Load Testing at Netflix: Virtual Interview with Coburn Watson

I exchanged several e-mails with Coburn Watson (@coburnw), Cloud Performance Engineering Manager at Netflix, and he was very kind to share very interesting information about load testing at Netflix. I believe that this information is too valuable to keep it hidden and decided to share it in the form of a virtual interview (of course, after asking Coburn’s permission).

AP: I had a conversation with Adrian Cockcroft (@adrianco ) at the Performance and Capacity conference about load testing at Netflix – he had a slide referring to using JMeter in Continuous Integration (CI) in his presentation. He suggested contacting you for details.

I would be interested in any detail you may share. I saw your presentations on Slideshare – but you don’t talk about load testing there.

It is interesting that people don’t talk much about load testing – even if they do interesting things there. So it is difficult to understand what is going on in the industry. I still believe that load testing is an important part of performance risk mitigation and should be used in any mature company – but looks like there are other opinions. Any thoughts?

CW: We do have an in-house utility for load testing which leverages JMeter as the driver with Jenkins as the coordinating framework.

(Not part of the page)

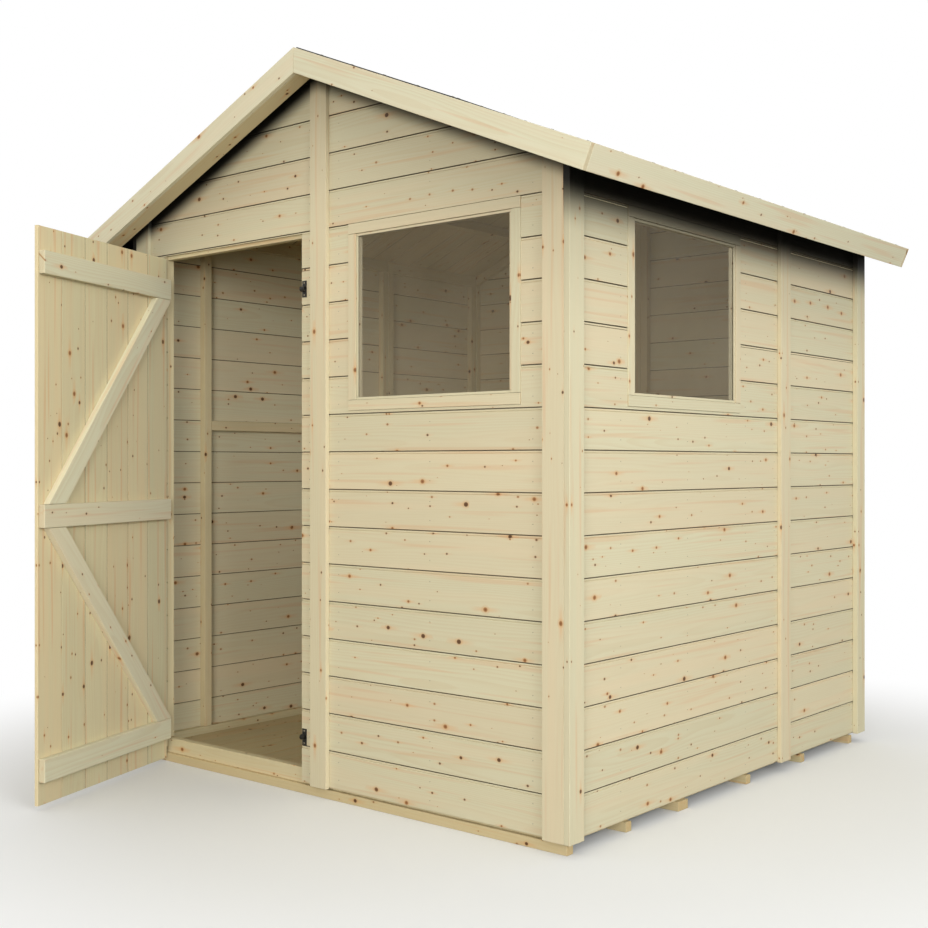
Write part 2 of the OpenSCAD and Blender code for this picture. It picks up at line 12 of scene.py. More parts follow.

In regards to the load testing we perform at Netflix it takes on two primary forms, both driven by the service oriented push model we operate under. With such a model teams push between every 2 days to 3 weeks, running canaries to identify both functional and performance risk which manifests under production load characteristics. In such a push model the time required to execute a formal performance test with each deployment isn’t really there. This leads to us using the load testing framework to test a new, or significantly refactored, service under production load to characterize performance and scalability characteristics. Typically it lets us validate whether we need EVCache (memcache) in addition to Cassandra, and perhaps additional optimizations. Of the multiple new or refactored services deployed last year (we have over a hundred distinct services) most were load tested by the service teams who developed them. Through such testing all services made it into production without a hitch. The second use of our load testing framework is to verify architectural changes to configuration (cross-coast load proxying) to quantify performance of the system.

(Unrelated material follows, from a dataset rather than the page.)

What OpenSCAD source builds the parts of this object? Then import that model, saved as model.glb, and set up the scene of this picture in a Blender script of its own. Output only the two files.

One additional use case involves an in-house benchmark suite used to quantify the variability of performance for identical load on multiple instances of the same type, or cross-instance (e.g. m2.2xl vs m3.2xl) in some cases.

Having been through a few companies with quarterly or annual release cycles, subsequently landing at Netflix I feel I have now seen a full spectrum of software development approaches. In the former model (quarterly, annual) it definitely makes sense to have formalized load testing as part of the development cycle, particularly when it’s a shipped product. Without such testing the risk is too great to the customer and regression might not be caught until the product is in the customers hands. Running a SaaS provides Netflix great flexibility. In the Netflix model releases are backwards compatible, so if a push into production results in a significant performance regression (that escaped the canary analysis phase) we simply spin up instances on the old code base and take the new code out of the traffic path. I also believe the fact that we don’t “upgrade” our systems extends our flexibility and is only possible running on the cloud.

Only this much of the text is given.